Return the full material exactly.

----- Supplied material

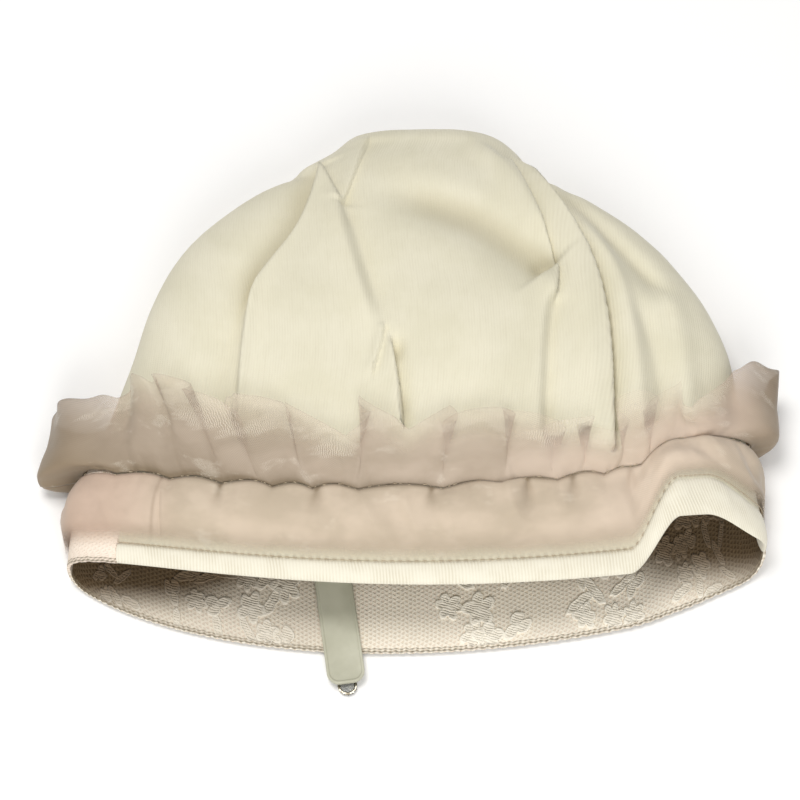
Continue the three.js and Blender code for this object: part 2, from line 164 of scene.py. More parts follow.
def bagFrame(turn, t):
    small = 0.004
    round_ = bagPoint(turn + small, t) - bagPoint(turn - small, t)
    along = bagPoint(turn, np.minimum(1, t + small)) - bagPoint(turn, np.maximum(0, t - small))
    return bagPoint(turn, t), unit(np.cross(round_, along))


def leftEdge(t):
    seam = bag["leftSeam"]
    return -lerp(seam["hemTurn"], 1, ease(t, seam["start"], seam["end"]))


# Smooth noise from -1 to 1 on a lattice, the same at every run.
def waver(x, y, seed):
    size = 64
    table = np.random.default_rng(seed).uniform(-1, 1, (size, size))
    i, j = np.floor(x).astype(int), np.floor(y).astype(int)
    u, v = ease(x - i, 0, 1), ease(y - j, 0, 1)
    low = lerp(table[i % size, j % size], table[(i + 1) % size, j % size], u)
    high = lerp(table[i % size, (j + 1) % size], table[(i + 1) % size, (j + 1) % size], u)
    return lerp(low, high, v)


# Folds of the front, going down their lines: the cloth's height at each side of the line, how far each side
# reaches, how sharp the edge between them is, how far the left side laps over the right, and end fades. The
# lines' points were picked on the photograph, projected onto the hat and then adjusted.
foldColumns = ["left", "right", "wideLeft", "wideRight", "edge", "lap", "fadeStart", "fadeEnd", "line"]
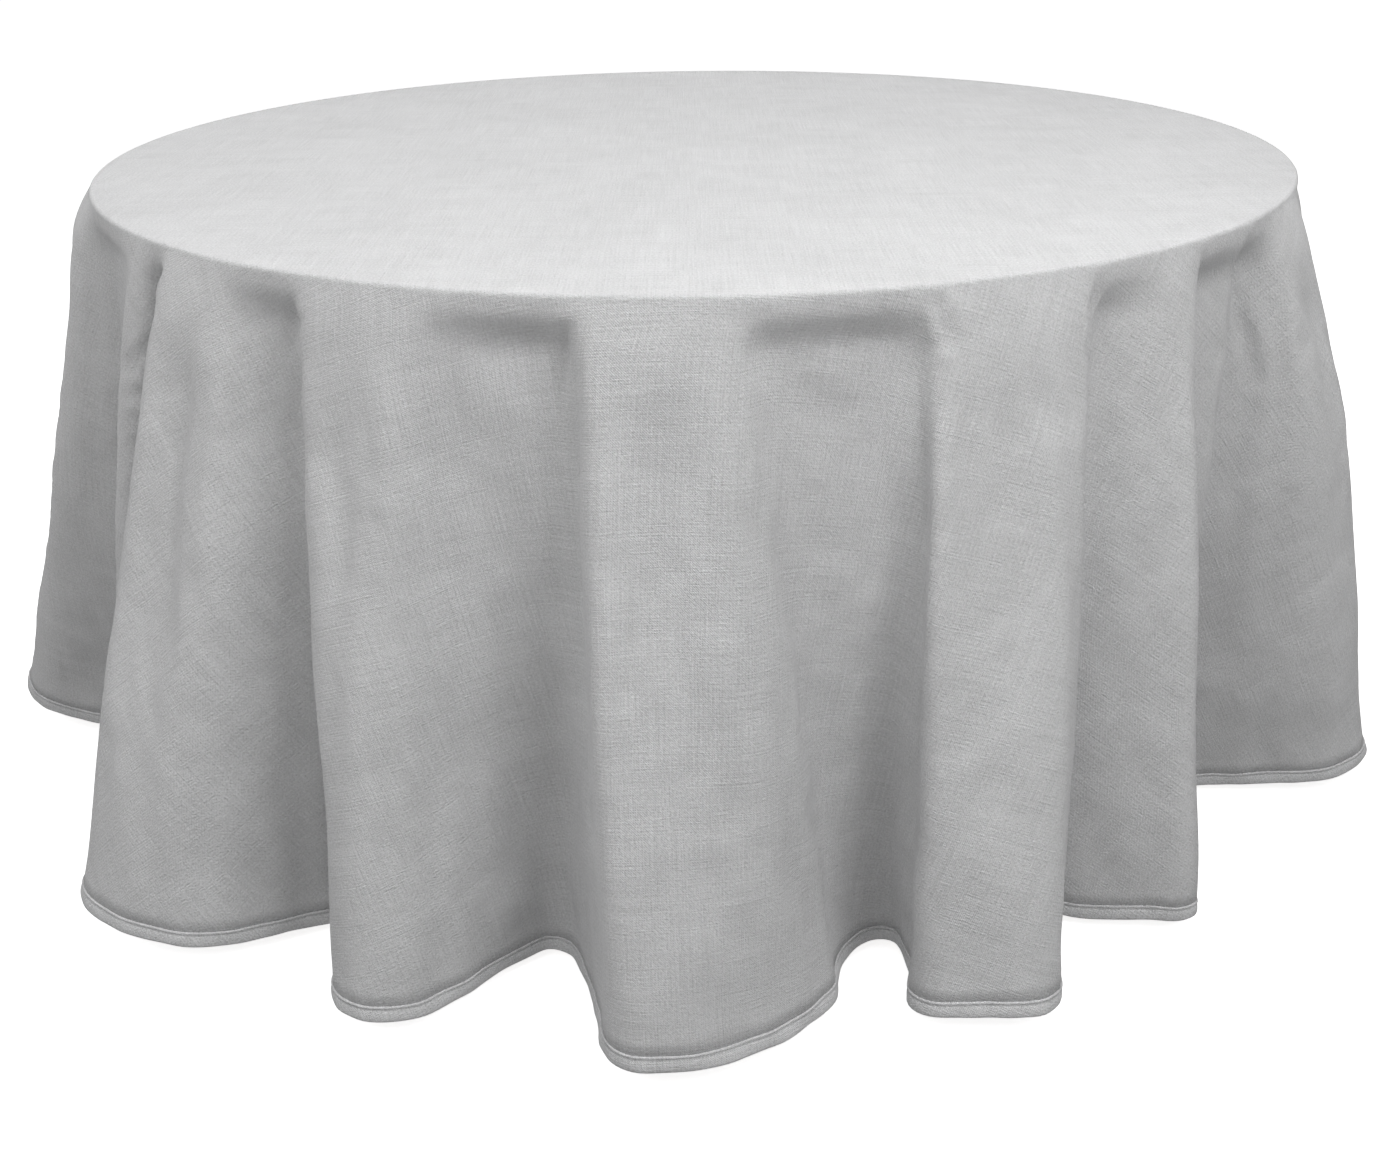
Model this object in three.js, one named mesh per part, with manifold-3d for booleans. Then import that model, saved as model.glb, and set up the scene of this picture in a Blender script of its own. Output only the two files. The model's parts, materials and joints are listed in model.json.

----------

■ **The result**:
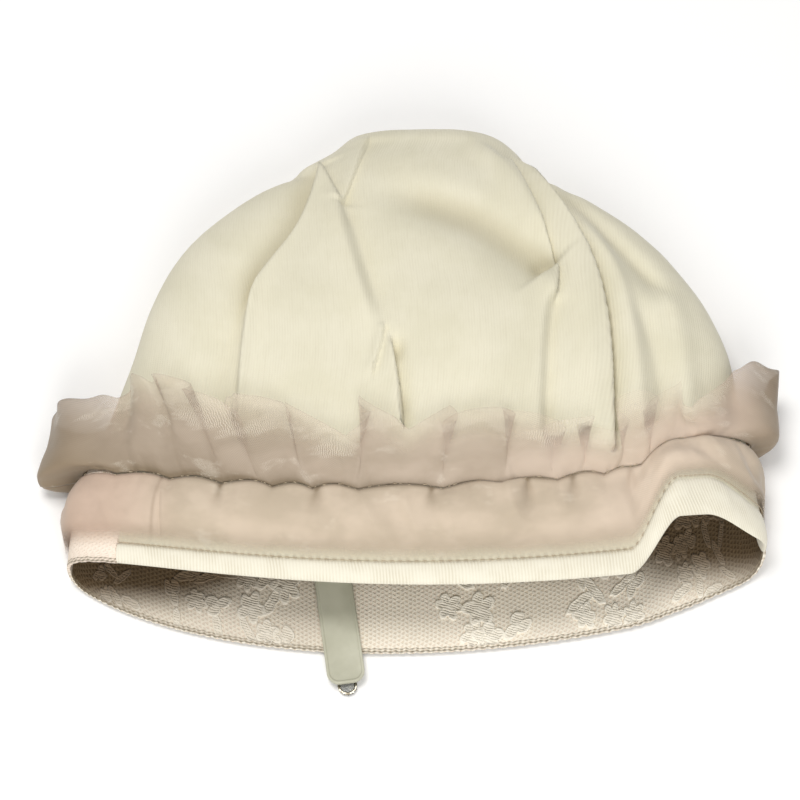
Continue the three.js and Blender code for this object: part 2, from line 164 of scene.py. More parts follow.
def bagFrame(turn, t):
    small = 0.004
    round_ = bagPoint(turn + small, t) - bagPoint(turn - small, t)
    along = bagPoint(turn, np.minimum(1, t + small)) - bagPoint(turn, np.maximum(0, t - small))
    return bagPoint(turn, t), unit(np.cross(round_, along))


def leftEdge(t):
    seam = bag["leftSeam"]
    return -lerp(seam["hemTurn"], 1, ease(t, seam["start"], seam["end"]))


# Smooth noise from -1 to 1 on a lattice, the same at every run.
def waver(x, y, seed):
    size = 64
    table = np.random.default_rng(seed).uniform(-1, 1, (size, size))
    i, j = np.floor(x).astype(int), np.floor(y).astype(int)
    u, v = ease(x - i, 0, 1), ease(y - j, 0, 1)
    low = lerp(table[i % size, j % size], table[(i + 1) % size, j % size], u)
    high = lerp(table[i % size, (j + 1) % size], table[(i + 1) % size, (j + 1) % size], u)
    return lerp(low, high, v)


# Folds of the front, going down their lines: the cloth's height at each side of the line, how far each side
# reaches, how sharp the edge between them is, how far the left side laps over the right, and end fades. The
# lines' points were picked on the photograph, projected onto the hat and then adjusted.
foldColumns = ["left", "right", "wideLeft", "wideRight", "edge", "lap", "fadeStart", "fadeEnd", "line"]
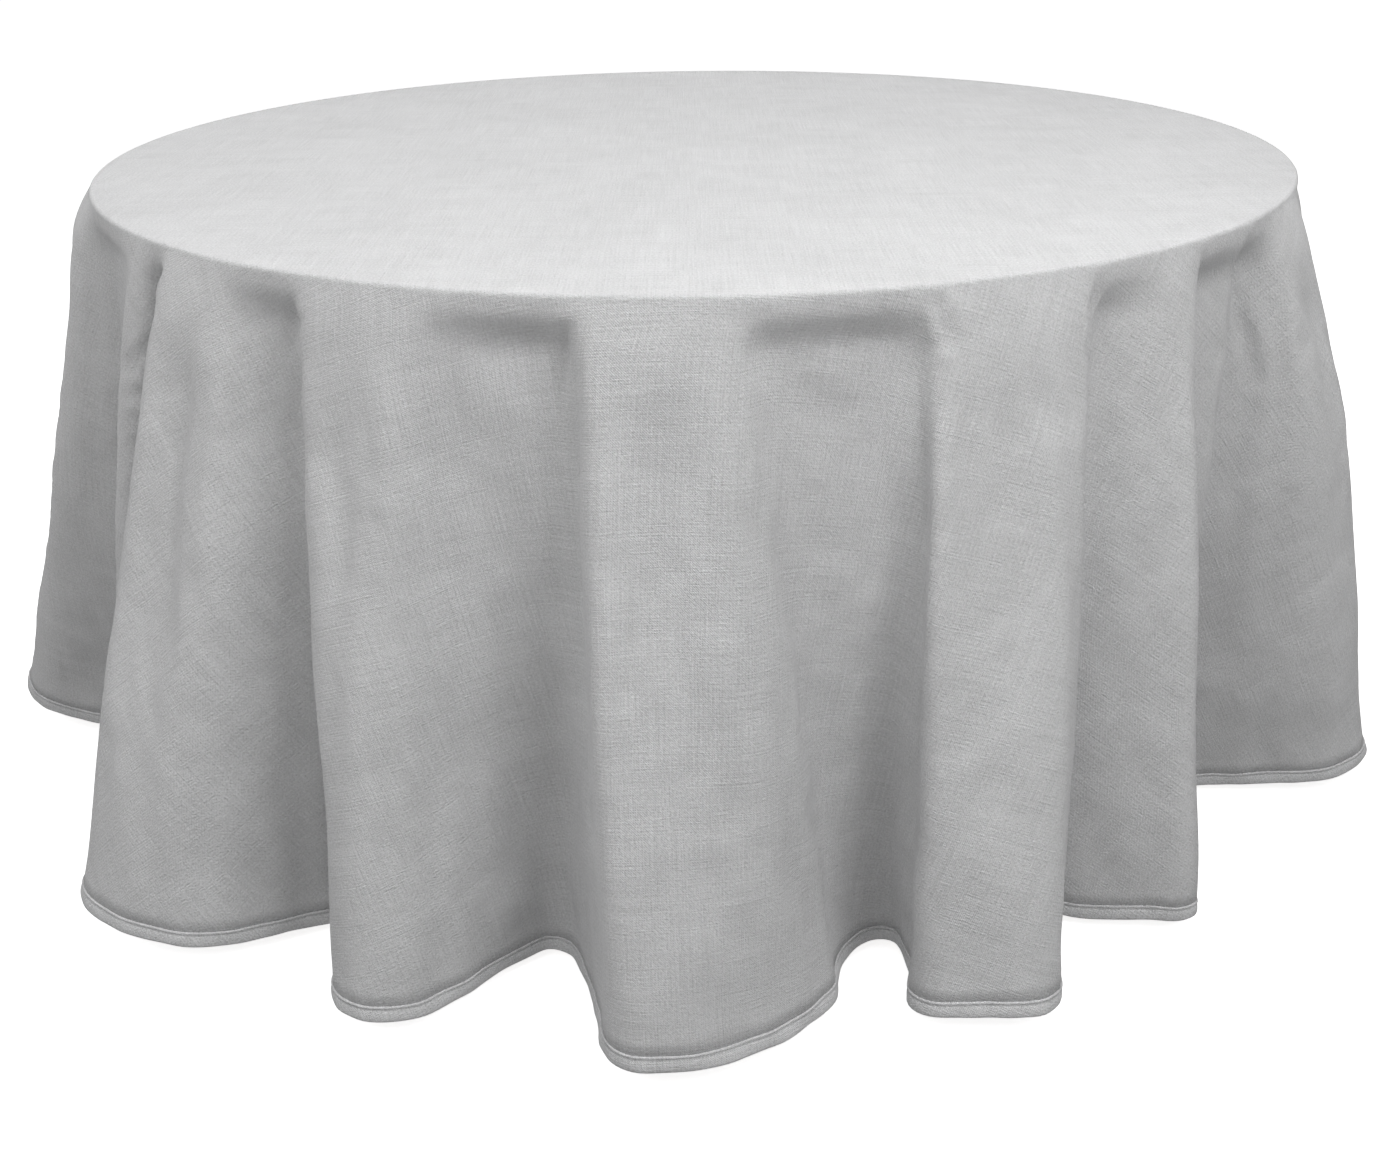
Model this object in three.js, one named mesh per part, with manifold-3d for booleans. Then import that model, saved as model.glb, and set up the scene of this picture in a Blender script of its own. Output only the two files. The model's parts, materials and joints are listed in model.json.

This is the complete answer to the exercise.